Dentro de los limitados círculos sociales de nuestro país entre los que el
asunto gastronómico despertaba interés, se hablaba de la importancia de crear
una cocina nacional o al menos federada que ensalzara los platos típicos y los
ingredientes tradicionales de cada región. En 'La mesa moderna' (Mariano Pardo
Figueroa y José Castro Serrano, 1888), el primer ensayo gastronómico escrito en
España, se hablaba de la necesidad de que «a la primera circunstancia oportuna
se celebre en nuestro país una Exposición de materia gastronómica, que abarque
cuantos frutos y confecciones gocen de legítima fama por las provincias del
Reino. Reunir en un solo punto y al fácil examen de las gentes todo lo que
hasta en el último rincón de España se produce de bueno y caprichoso para la
mesa». Noble misión, algo alejada de lo que eran por aquellos años los
certámenes culinarios al uso. En ellos se enseñaban platos, o más bien piezas
supuestamente comestibles, caracterizadas por su barroquismo estético y
complicadísima confección. Con ocasión de la feria culinaria de Londres, en
1889, un artículo publicado en el periódico El Siglo Futuro decía que sí, que
la galantina de trufas reproduciendo una escena bíblica o el carro de Neptuno
hecho con crema eran muy bonitos pero nada útiles ni prácticos, mientras que
«una exposición culinaria que obedecieses a las necesidades de la época moderna
debería ser un certamen dedicado a la mejor preparación de las viandas, aplicando
a ellas los adelantos de la ciencia».
Más importancia, al menos de cara a la galería de la prensa y el palique profano, tendría la 'Primera Exposición Internacional de Industrias de la Alimentación, Arte culinario y derivados' de Madrid en 1925. Un título larguísimo para un certamen con vocación generalista, que llegó a anunciarse a toda página en ABC como «la más curiosa, la más interesante la más nutritiva de cuantas exposiciones se han celebrado en España». Entre el 11 y el 26 de abril y por una peseta la entrada, los visitantes del Palacio de Hielo madrileño podían asistir a degustaciones gratuitas de vinos, jamón, embutidos, mermeladas, aceite o conservas de reconocidas marcas, además de a demostraciones de cómo se hacía la mantequilla de Mantequerías Arias o la fritura perfecta de pescado por parte de Pescaderías Coruñesas.

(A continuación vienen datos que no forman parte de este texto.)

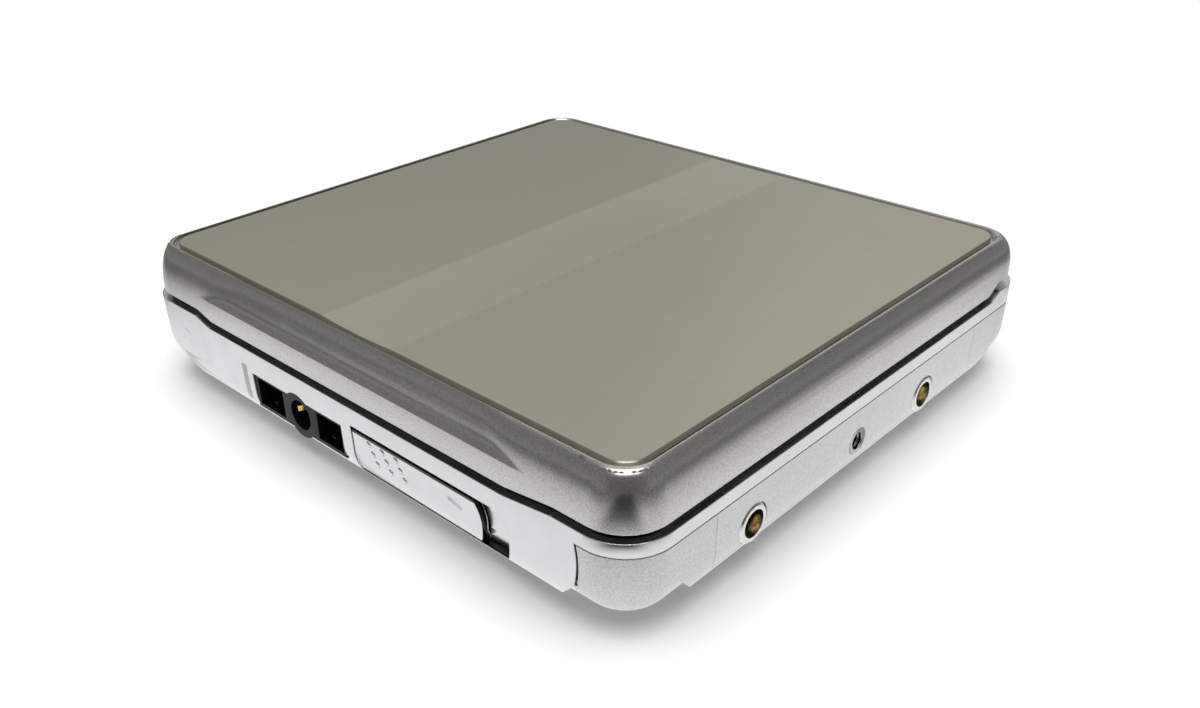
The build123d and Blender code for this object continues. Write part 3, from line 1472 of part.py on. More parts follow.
# ------------------------------------------------------------------ pickup carriage
base_left = lens_inner - pickup_half
base_right = lens_inner + pickup_half
base_front = disc_y - base_reach
base_back = rod_rear + base_overhang
base_top = deck_floor - base_clearance
with BuildPart() as pickup_base:
    add(box_between((base_left, base_front, base_low), (base_right, base_back, base_top)))
    # hollow that clears the rotor
    add(post(rotor_radius + rotor_room, 0, case_height, 0, disc_y), mode=Mode.SUBTRACT)
    # well for the lens and its magnets
    well_floor = base_top - well_depth
    well_low = (lens_inner - well_width / 2, disc_y - well_half, well_floor)
    well_far = (lens_inner + well_width / 2, disc_y + well_half, deck_floor)
    add(box_between(well_low, well_far), mode=Mode.SUBTRACT)
    # bearing on the rear rod, with a relief between its two ends
    bore = rod_along_x(rod_radius + running_clearance, 0, right, rod_rear, rod_height)
    add(bore, mode=Mode.SUBTRACT)
    relief_low = (base_left + sleeve_end, rod_rear - relief_half, base_low - 1)
    add(box_between(relief_low, (base_right - sleeve_end, base_back + 1, deck_floor)), mode=Mode.SUBTRACT)
    # forked ear on the front rod
    ear_start = (lens_inner - fork_half, rod_front - fork_reach, rod_height - fork_drop)
    add(box_between(ear_start, (lens_inner + fork_half, base_front, base_top - fork_step)))
    gap = rod_radius + running_clearance
    gap_low = (lens_inner - fork_half - 1, rod_front - fork_reach - 1, rod_height - gap)
    gap_far = (lens_inner + fork_half + 1, rod_front + gap, rod_height + gap)
    add(box_between(gap_low, gap_far), mode=Mode.SUBTRACT)
save(pickup_base.part, "pickup_base")

with BuildPart() as screw_follower:
    # leaf screwed under the carriage, ending in a half nut on the lead screw
    leaf_low = (lens_inner - follower_half, screw_y, base_low - follower_sheet)
    add(box_between(leaf_low, (lens_inner + follower_half, disc_y - follower_half, base_low)))
    nut_far = (lens_inner + follower_half, screw_y + nut_depth, screw_height + nut_rise)
    add(box_between(leaf_low, nut_far))
    bore = rod_along_x(screw_radius + running_clearance, 0, right, screw_y, screw_height)
    add(bore, mode=Mode.SUBTRACT)
save(screw_follower.part, "screw_follower")

with BuildPart() as focus_magnets:
    for sign in (-1, 1):
        inner_y = disc_y + sign * (lens_holder_half + magnet_gap)
        near, far = sorted((inner_y, disc_y + sign * (well_half - part_gap)))
        magnet_low = (lens_inner - magnet_half, near, well_floor)
        add(box_between(magnet_low, (lens_inner + magnet_half, far, base_top + magnet_rise)))
save(focus_magnets.part, "focus_magnets")

lens_low = base_top - lens_sink
lens_high = lens_low + lens_holder_height
with BuildPart() as lens_holder:
    with BuildSketch(Plane.XY.offset(lens_low)):
        with Locations((lens_inner, disc_y)):
            frame = Rectangle(lens_holder_width, 2 * lens_holder_half)
        chamfer(frame.vertices(), lens_holder_corner)
        with Locations((lens_inner, disc_y)):
            Circle(lens_radius, mode=Mode.SUBTRACT)
    extrude(amount=lens_holder_height)
save(lens_holder.part, "lens_holder")

with BuildPart() as objective_lens:
    lens_crown = lens_high + lens_crown_rise
    add(post(lens_radius, lens_high - lens_seat, lens_crown, lens_inner, disc_y))
    dome = Pos(lens_inner, disc_y, lens_crown - lens_curve) * Sphere(lens_curve, mode=Mode.PRIVATE)
    add(dome, mode=Mode.INTERSECT)
save(objective_lens.part, "objective_lens")

# ------------------------------------------------------------------ feed drive: motor, two gears, lead screw
def toothed_wheel(teeth, turn, y, width):
    """A small spur gear on an axis along X, with straight flanks."""
    pitch_radius = gear_module * teeth / 2
    root = pitch_radius - gear_root * gear_module
    tip = pitch_radius + gear_tip * gear_module
    step = pi / teeth
    outline = []
    for number in range(teeth):
        middle = turn + 2 * step * number
        land = gear_land * step
        for radius, angle in ((root, middle - step), (tip, middle - land), (tip, middle + land)):
            outline.append((radius * cos(angle), radius * sin(angle)))
    with BuildPart() as wheel:
        with BuildSketch(Plane((gear_x - width / 2, y, screw_height), x_dir=(0, 1, 0), z_dir=(1, 0, 0))):
            with BuildLine():
                Polyline(*outline, close=True)
            make_face()
        extrude(amount=width)
    return wheel.part


pinion_y = screw_y - gear_module * (screw_teeth + pinion_teeth) / 2
large_wheel = toothed_wheel(screw_teeth, 0, screw_y, gear_width)
small_wheel = toothed_wheel(pinion_teeth, pi / pinion_teeth, pinion_y, gear_width + 2 * part_gap)

with BuildPart() as screw_gear:
    add(large_wheel)
    add(plain_rod(screw_radius, gear_x - 2, gear_x + 2, screw_y, screw_height), mode=Mode.SUBTRACT)
save(screw_gear.part, "screw_gear")

with BuildPart() as motor_pinion:
    add(small_wheel)
    add(plain_rod(motor_shaft, gear_x - 2, gear_x + 2, pinion_y, screw_height), mode=Mode.SUBTRACT)
save(motor_pinion.part, "motor_pinion")

journal_start = rod_right - bearing_length - end_clearance
with BuildPart() as lead_screw:
    add(rod_along_x(screw_radius, gear_x - gear_width / 2, journal_start, screw_y, screw_height))
    add(rod_along_x(journal_radius, journal_start - hair, rod_right - part_gap, screw_y, screw_height))
save(lead_screw.part, "lead_screw")

motor_end = gear_x - motor_gap
with BuildPart() as feed_motor:
    with BuildSketch(Plane.YZ.offset(motor_end - motor_length)):
        with Locations((pinion_y, screw_height)):
            Circle(motor_width / 2)
            Rectangle(motor_width, motor_height, mode=Mode.INTERSECT)
    extrude(amount=motor_length)
    # bearing boss and the hole of the spindle
    add(rod_along_x(motor_boss, motor_end - part_gap, motor_end + motor_boss_length, pinion_y, screw_height))
    hole_start = motor_end - spindle_sink - part_gap
    bore = plain_rod(motor_shaft + running_clearance, hole_start, 0, pinion_y, screw_height)
    add(bore, mode=Mode.SUBTRACT)
save(feed_motor.part, "feed_motor")

with BuildPart() as motor_spindle:
    spindle_tip = gear_x + gear_width / 2 + part_gap
    add(rod_along_x(motor_shaft, motor_end - spindle_sink, spindle_tip, pinion_y, screw_height))
save(motor_spindle.part, "motor_spindle")

# ------------------------------------------------------------------ screws that close the case from below
with BuildPart() as case_screws:
    tops = (lug_low + lug_sheet, lug_low + lug_sheet, deck_top, deck_top)
    for (x, y), top in zip(corner_posts, tops):
        add(plain_post(screw_shank, corner_lift + part_gap, top, x, y))
        add(plain_post(screw_head, corner_lift + head_sink, corner_lift + screw_head_height, x, y, 12))
save(case_screws.part, "case_screws")
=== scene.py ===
import math

import bmesh
import bpy
from mathutils import Matrix, Vector
from mathutils.bvhtree import BVHTree


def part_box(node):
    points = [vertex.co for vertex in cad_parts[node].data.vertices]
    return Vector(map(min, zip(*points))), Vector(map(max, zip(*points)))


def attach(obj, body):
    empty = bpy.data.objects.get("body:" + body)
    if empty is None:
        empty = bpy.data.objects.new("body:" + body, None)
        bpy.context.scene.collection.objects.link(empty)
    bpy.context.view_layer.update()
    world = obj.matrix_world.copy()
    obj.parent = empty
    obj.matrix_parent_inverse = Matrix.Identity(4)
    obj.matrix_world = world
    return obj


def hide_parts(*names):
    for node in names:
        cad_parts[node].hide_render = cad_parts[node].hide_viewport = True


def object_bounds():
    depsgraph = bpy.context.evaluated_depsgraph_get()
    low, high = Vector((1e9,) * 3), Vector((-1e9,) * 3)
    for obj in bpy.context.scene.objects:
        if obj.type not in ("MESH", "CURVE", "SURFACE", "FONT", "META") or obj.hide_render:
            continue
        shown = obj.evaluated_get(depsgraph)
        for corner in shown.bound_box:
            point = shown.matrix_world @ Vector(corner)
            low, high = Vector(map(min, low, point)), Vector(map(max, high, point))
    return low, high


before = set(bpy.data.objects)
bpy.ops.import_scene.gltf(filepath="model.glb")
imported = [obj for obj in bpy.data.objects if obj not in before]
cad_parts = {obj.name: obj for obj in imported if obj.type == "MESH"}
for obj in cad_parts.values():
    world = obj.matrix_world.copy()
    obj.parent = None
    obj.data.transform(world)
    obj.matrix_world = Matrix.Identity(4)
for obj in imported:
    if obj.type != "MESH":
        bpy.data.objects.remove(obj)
cad_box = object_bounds()

bl_info = {
    "name": "Pocket disc player",
    "version": (1, 0, 0),
    "blender": (4, 5, 0),
    "location": "View3D > Sidebar > Disc player",
    "description": "Finishes, small marks, fastener details and a studio for a pocket disc player",
    "category": "Object",
}

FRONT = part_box("front_frame")[0][1]
JACK = {"x": -0.0086, "y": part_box("socket_housing")[0][1], "z": 0.00505, "radius": 0.0018}
BUSH_AXIS = (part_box("fixing_bush")[0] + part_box("fixing_bush")[1]) / 2
SCREW_AXIS = (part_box("lead_screw")[0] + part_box("lead_screw")[1]) / 2


# ---------- settings that a user would change
def number(name, description, value, **kind):
    """A number, with what it measures."""
    return bpy.props.FloatProperty(name=name, description=description, default=value, **kind)


def fraction(name, description, value):
    """A plain number between nought and one."""
    return number(name, description, value, min=0.0, max=1.0)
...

La visita incluía conferencias prácticas de cocina por parte de chefs de los mejores establecimientos madrileños, con 500 sillas preparadas para el público, y un recorrido por el pabellón de Gas Madrid, compañía que expuso sus más modernos modelos de cocina y hornos a gas. «Aperitivos, sandwichs, café, leche, licores, jarabes, todo en calidades propias de una exposición», proclamaba el cartel.

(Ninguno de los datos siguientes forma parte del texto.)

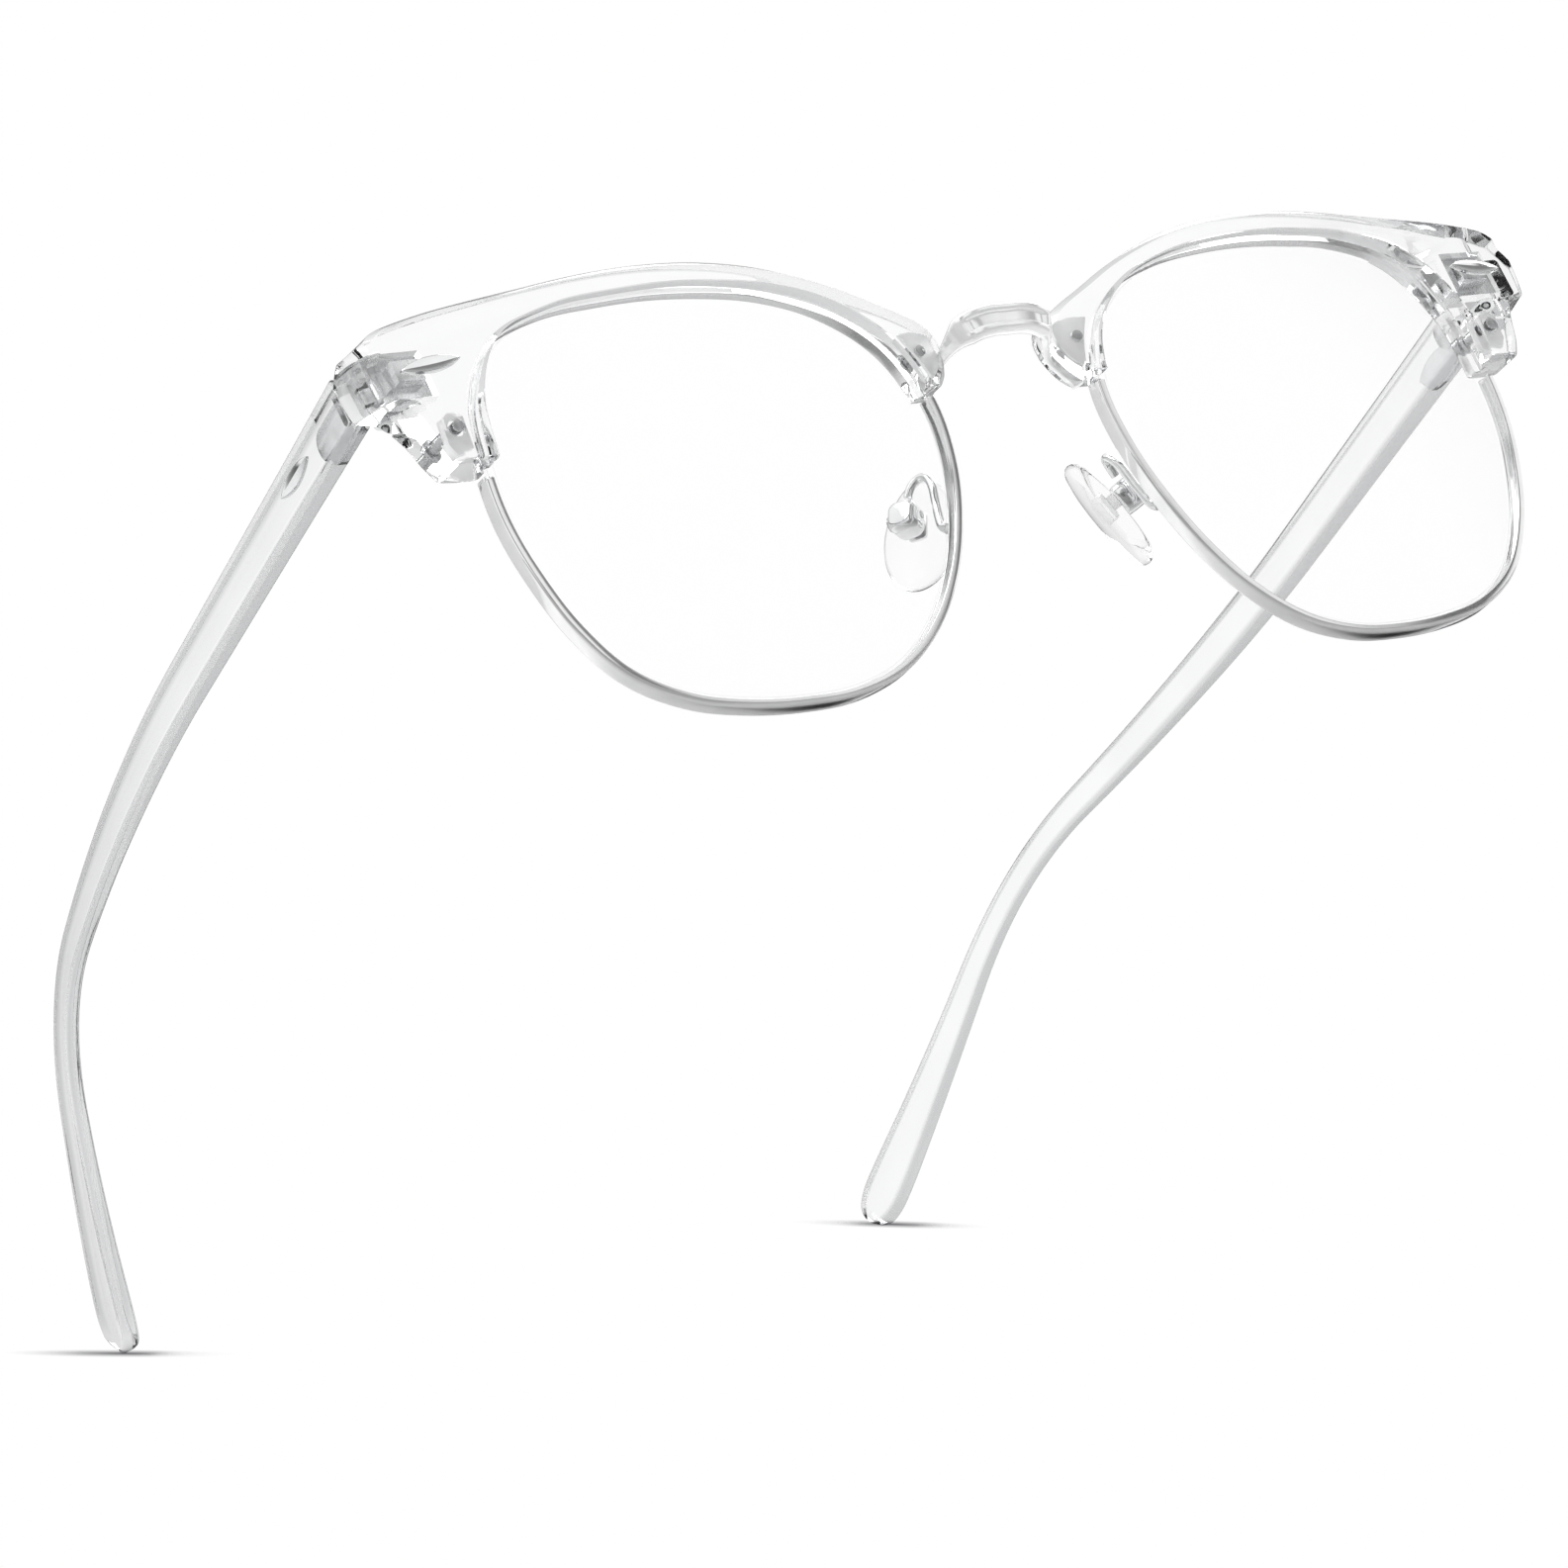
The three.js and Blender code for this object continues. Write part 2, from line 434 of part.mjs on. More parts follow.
function templeBlank() {
  const stations = [0, 5, 12, 20, 30, 40, 50, 58, 66, 73, 80, 86, 91, 96, 101, 106, 111, 116, 121, 126, 130.5, 134.5,
    137.5, 139.5, 141, 142, 142.7, 143];
  const section = [[1, -0.8], [1, 0.8], [0.78, 1], [-0.55, 1], [-0.9, 0.82], [-1, 0.5], [-1, -0.5], [-0.9, -0.82],
    [-0.55, -1], [0.78, -1]];
  return loft(section, stations.length - 1, (j, i) => {
    const s = stations[i], c = templePoint(s), e = 0.4;
    const dir = templePoint(Math.min(s + e, TEMPLE_LEN)).sub(templePoint(Math.max(s - e, 0))).normalize();
    const up = V(1, 0, 0).cross(dir).normalize(), side = dir.clone().cross(up).normalize();
    const round = Math.sqrt(Math.max(0, 1 - (Math.max(0, s - 137.2) / 5.95) ** 2));
    const thin = 0.35 + 0.65 * Math.min(1, round * 1.4);
    const h = (table(TEMPLE_H, s) / 2) * Math.max(0.12, round), t = (table(TEMPLE_T, s) / 2) * thin;
    return c.addScaledVector(side, section[j][0] * t).addScaledVector(up, section[j][1] * h);
  });
}

const templeShieldAt = new THREE.Matrix4().makeBasis(V(0, 1, 0), V(-1, 0, 0), V(0, 0, 1)).setPosition(4.28, 11.2, 0);
function temple() {
  return cut(templeBlank(), box(-3, 2.32, -2, 7.95, -2.05, 2.05), rod(1.62, -6, 6),
    almondSeat(6.5, 1.75, 0.7).applyMatrix4(templeShieldAt)).applyMatrix4(HF);
}
const templeShield = () => almond(6.5, 1.75, 0.35, 0.5).applyMatrix4(templeShieldAt).applyMatrix4(HF);

// ---------------------------------------------------------------- materials
const mat = (color, roughness, metalness, opacity = 1) => new THREE.MeshStandardMaterial({
  color, roughness, metalness, opacity, transparent: opacity < 1,
});
const LOOKS = {
  brow: () => mat(0xf1f2f2, 0.06, 0, 0.4), temple: () => mat(0xeff0f0, 0.08, 0, 0.45),
  lens: () => mat(0xfafcfc, 0.02, 0, 0.15), nose_pad: () => mat(0xf3f4f4, 0.18, 0, 0.5),
  metal: () => mat(0xc9cacc, 0.14, 1), plate: () => mat(0xd2d3d4, 0.45, 0.9), screw: () => mat(0xb4b5b8, 0.25, 1),
};

// ---------------------------------------------------------------- assembly
const side = {
  brow: [brow, "brow"], lens: [lens, "lens"], rim: [rim, "metal"], nasal_plate: [nasalPlate, "plate"],
  plate_screw: [plateScrew, "screw"], temporal_tab: [tabPlate, "plate"], tab_screw: [tabScrew, "screw"],
  pad_arm: [padArm, "metal"], pad_box: [padBoxPiece, "metal"], pad_screw: [padScrew, "screw"],
  pad_insert: [padInsert, "plate"], nose_pad: [nosePad, "nose_pad"], hinge_front_leaf: [frontLeaf, "metal"],
  hinge_temple_leaf: [templeLeaf, "metal"], hinge_screw: [hingeScrew, "screw"], brow_rivet: [browShield, "metal"],
  temple_rivet: [templeShield, "metal"], temple: [temple, "temple"],
};

const group = new THREE.Group();
const pieces = [["bridge", bridge(), "metal"]];
for (const [name, [make, look]] of Object.entries(side)) {
  const geo = closed(make());
  pieces.push([`left_${name}`, geo, look], [`right_${name}`, closed(geo.clone().scale(-1, 1, 1)), look]);
}

// stand the glasses on the surface: lean by REST_TILT, lowest points at z = 0, middle of the box over the origin
const tilt = new THREE.Matrix4().makeRotationX(rad(REST_TILT));
const bounds = new THREE.Box3();
for (const [, geo] of pieces) {
  geo.applyMatrix4(tilt);
  geo.computeBoundingBox();
  bounds.union(geo.boundingBox);
}
const shift = V(-(bounds.min.x + bounds.max.x) / 2, -(bounds.min.y + bounds.max.y) / 2, -bounds.min.z);
for (const [name, geo, look] of pieces) {
  geo.translate(shift.x, shift.y, shift.z);
  geo.computeVertexNormals();
  const mesh = new THREE.Mesh(geo, LOOKS[look]());
  mesh.name = name;
  group.add(mesh);
}

export default group;
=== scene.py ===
"""Half rim eyeglasses in clear plastic and polished metal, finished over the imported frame.

Shapes are laid out in millimetres in the plane of the lenses, for the wearer's left side (+X). They are
mirrored for the right side and stood on the surface by PLACE, which gives metres in the frame of the pack.
"""
import json
import math

import bmesh
import bpy
import numpy as np
from mathutils import Matrix, Vector


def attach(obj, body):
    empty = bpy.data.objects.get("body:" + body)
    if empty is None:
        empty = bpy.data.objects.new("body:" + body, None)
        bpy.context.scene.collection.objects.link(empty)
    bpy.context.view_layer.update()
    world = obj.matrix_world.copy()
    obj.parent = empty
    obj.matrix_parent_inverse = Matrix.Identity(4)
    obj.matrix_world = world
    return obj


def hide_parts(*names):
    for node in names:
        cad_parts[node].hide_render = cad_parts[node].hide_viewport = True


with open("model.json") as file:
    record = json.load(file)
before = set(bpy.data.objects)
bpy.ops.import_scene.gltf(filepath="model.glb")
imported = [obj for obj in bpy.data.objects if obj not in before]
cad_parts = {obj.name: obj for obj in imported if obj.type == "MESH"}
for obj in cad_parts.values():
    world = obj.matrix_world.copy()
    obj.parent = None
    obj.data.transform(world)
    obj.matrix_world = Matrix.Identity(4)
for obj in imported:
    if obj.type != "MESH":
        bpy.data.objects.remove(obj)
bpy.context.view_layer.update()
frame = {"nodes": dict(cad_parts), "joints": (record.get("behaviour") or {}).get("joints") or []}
MM = 0.001

# ---------------------------------------------------------------- driving dimensions, as in the CAD part
LENS_CX = 36.0
WRAP = 0.0646
BASE_R = 128.0
LENS_HALF = 0.8
BEVEL, LENS_MEAN_R = 0.55, 24
LENS_OUTLINE = [
    24.2, 25.0, 26.5, 26.8, 24.8, 22.8, 22.1, 22.4, 23.8, 25.7, 27.0, 26.5,
    25.2, 24.1, 23.6, 23.5, 23.4, 22.9, 22.4, 22.6, 23.4, 24.0, 23.8, 23.7,
]
LIP, GROOVE = 0.25, 0.28
GROOVE_OPEN, GROOVE_FLOOR = 0.62, 0.3
RIM_OUT, RIM_HALF = 0.68, 0.9
RIM_FROM, RIM_TO = 164.2, 371.2
BROW_FRONT, BROW_REAR, BROW_CHAMFER = 1.9, 2.1, 0.8
END_DRAFT, FLAT_FROM, END_SLOPE = 1.5, 14.0, 0.1
DRAFT_X, DRAFT_Z = (63, 69.5), (21.5, 19)
# rear of the outer end: depth at hinge height, its slope, where it sets in past LENS_CX and in z
END_DEPTH, END_DEPTH_SLOPE = 8.0, 0.18
END_X, END_Z = (23, 29.5), (8, 12.5)
REAR_CURVE_TO = 61.5
REST_TILT = math.radians(3.18)
HINGE = (65.9, 8.9, 16.4)
# hinge slots as x, y and z ranges from the hinge axis, and the radius left free round the knuckle
BROW_SLOT = (-4.25, 1.25, -2.7, 3, -2.65, 2.65)
TEMPLE_SLOT = (-3, 2.32, -2, 1.9, -2.05, 2.05)
KNUCKLE_GAP = 1.62
TEMPLE_DROP = math.radians(10.2)
TEMPLE_LEN, TEMPLE_X, TEMPLE_START = 143.0, 2.7, 0.55
BEND_AT, BEND_R, BEND_ANGLE = 89.6, 43.8, 0.562
CURVE_IN, CURVE_FROM, CURVE_POWER = 20.0, 45, 1.75
SHAFT_TO, TIP_FROM, TIP_LEN, TIP_POWER = 138.2, 138.6, 4.42, 0.83
TEMPLE_H = [(0, 5.3), (15, 4.9), (35, 4.6), (60, 4.2), (78, 3.7), (95, 3.2), (105, 3.2), (118, 3.9),
            (130, 5.0), (137, 5.7), (143, 5.7)]
TEMPLE_T = [(0, 3.2), (15, 3.1), (40, 2.8), (65, 2.4), (85, 2.0), (100, 1.8), (115, 1.9), (130, 2.2),
            (143, 2.4)]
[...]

Las reivindicaciones laborales coparían el programa de los congresos de arte culinario celebrados durante los años 30, más preocupados por las condiciones de trabajo que por la creación de nuevos platos. Luego la guerra, la posguerra y el racionamiento acabaron con el incipiente movimiento gastronómico español, que sólo empezó a recuperarse en los años 60 de la mano de las Jornadas Gastronómicas de San Sebastián y en especial de las Convenciones Internacionales de la Cocina Española, de las cuales hubo seis ediciones a partir de 1964 y que presididas por Néstor Luján abrieron la puerta de los verdaderos simposios con ponencias y mesas redondas. De otras mesas redondas, como la histórica del Club de Gourmets de 1976, tendremos que hablar otro día. Por ahora quédense con la idea de que hubo otro Madrid Fusión, allá en 1925, que también aspiró a deslumbrar al mundo.